In these experiments, subjects categorized rapidly presented images from four object categories (see Figure 1). Each trial started with a fixation cross presented at the center of the screen for 500 ms. An image was then randomly selected from the pool and was presented for 25 ms (2 frames of 80 Hz monitor) followed by a gray blank screen for 25 ms (ISI). Immediately after the blank screen, a 1∕f noise mask image was presented for 100 ms. Subjects were asked to rapidly and accurately press one of the four keys, labeled on keyboard, to indicate which object category was presented. The next trial started after a key press with a random time delay (2 ± 0.5 s). This experiment was performed in two types that are explained as following:

• Using all-dimension database: We used all-dimension database where object images varied across all dimensions (i.e., scale, position, in-plane and in-depth rotations). In each session, subjects were presented with 320 images: 4 categories × 4 levels × 20 images per category. Images were presented into two blocks of 160 images. For each background condition (i.e., uniform and natural backgrounds), we recorded the data of 16 different sessions.

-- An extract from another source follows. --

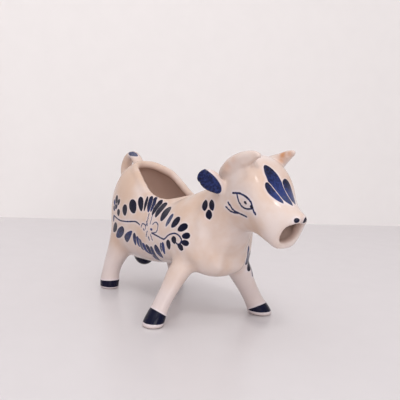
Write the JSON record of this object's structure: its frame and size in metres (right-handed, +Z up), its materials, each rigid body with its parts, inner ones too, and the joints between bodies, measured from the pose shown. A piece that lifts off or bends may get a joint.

• Using three-dimension databases: In this experiment, we used the three-dimension databases. Using these databases, we could measure how excluding variations across one dimension can affect human performance in invariant object recognition: if the fixed dimension is more difficult than the others, subjects would be able to categorize the object more accurately and within shorter time than in the case where the fixed dimension is much easier. We presented subjects with 960 images: 4 categories × 4 levels × 4 conditions (Δ_Sc = 0, Δ_Po = 0, Δ_RP = 0, and Δ_RD = 0) × 15 images per category. Images were presented in four blocks of 240 images. Note that we inter-mixed images of all conditions in each session; therefore, subjects were unaware of the type of variations. We recorded the data of 20 sessions for the case of objects on natural backgrounds and 17 sessions for objects on uniform background.

To have more accurate reaction times, we also performed two-category (car vs. animal) rapid invariant object categorization tasks with similar experimental settings. The details of these two-category experiments and their results are presented in Supplementary Information.

2.2.2. Ultra-rapid Invariant Object Categorization

To assess whether the experimental design (presentation time and variation conditions) could affect our results and interpretations, we run two ultra-rapid invariant object categorization tasks, using three-dimension and one-dimension databases. In each trial, we presented a fixation cross for 500 ms. Then, an image was randomly selected from the pool and presented to the subject for 12.5 ms (1 frame at 80 Hz monitor). The image was then followed by a blank screen for 12.5 ms. Finally, a noise mask was presented for 200 ms. Subjects had to accurately and rapidly press one of the four keys, labeled on the keyboard, to declare their responses. The next trial started after a key press with a random time delay (2 ± 0.5 s). As mentioned above, this experiment was performed in two types that are explained as following:

• Using three-dimension databases: We recorded the data of five sessions. Object images were selected from three-dimension database with natural backgrounds. Images are identical to those of three-dimension rapid presentation experiment described in previous section. But, here, images were presented for 12.5 ms followed by 12.5 ms blank and then 200 ms noise mask.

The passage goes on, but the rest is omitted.